Estimates show that nationally, 2,500 students receive corporal punishment a day and that black children, who make up 17 percent of the U.S. student population, received 39 percent of spankings.

State law allows corporal punishment in public school. However, the state Department of Education has no guidelines on paddling and leaves the decision up to the districts.

Judging from the fact that Brookhaven High doesn't paddle students, junior Brandon Van Hall said that the 12.4 percent estimate seems high.

But when he conjures up memories from his days at Brookhaven Elementary, it's understandable, he said.

"About every five minutes, you would hear a kid getting paddled," he said. "I'm not exaggerating. I mean, it was constant."

The use of in-school paddling has been an oft-debated discipline form nationally and in Mississippi for decades. Twenty-seven states have banned corporal punishment.

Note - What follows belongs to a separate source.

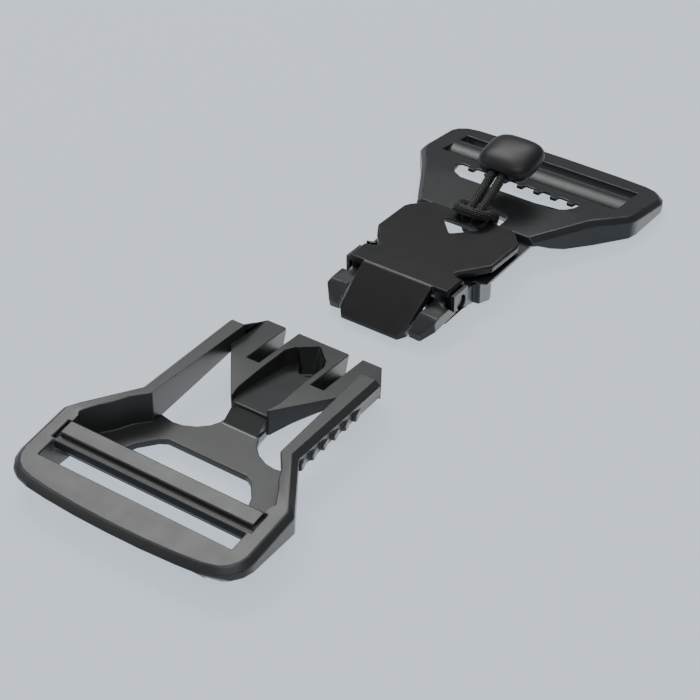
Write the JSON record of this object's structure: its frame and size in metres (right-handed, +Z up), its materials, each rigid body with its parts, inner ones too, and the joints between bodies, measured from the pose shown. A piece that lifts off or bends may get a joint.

The Jackson school district, the state's largest with 32,000 pupils, banned corporal punishment in 1991. Peggy Crowell, executive director of student services, said offenses rose slightly in the months after spankings were first banned but then returned to normal.

Tim Martin, principal at Clinton's Lovett Elementary, said he paddled about 15 of the estimated 420 sixth-graders in his school last year. He came to Lovett after having worked at a Jackson district school.

"In the Deep South, and in the Bible Belt, that is still looked upon as a form of discipline that is used not only in the schools, but also in the homes," Martin said. "Many parents believe that's what's wrong with public schools that corporal punishment has been taken out.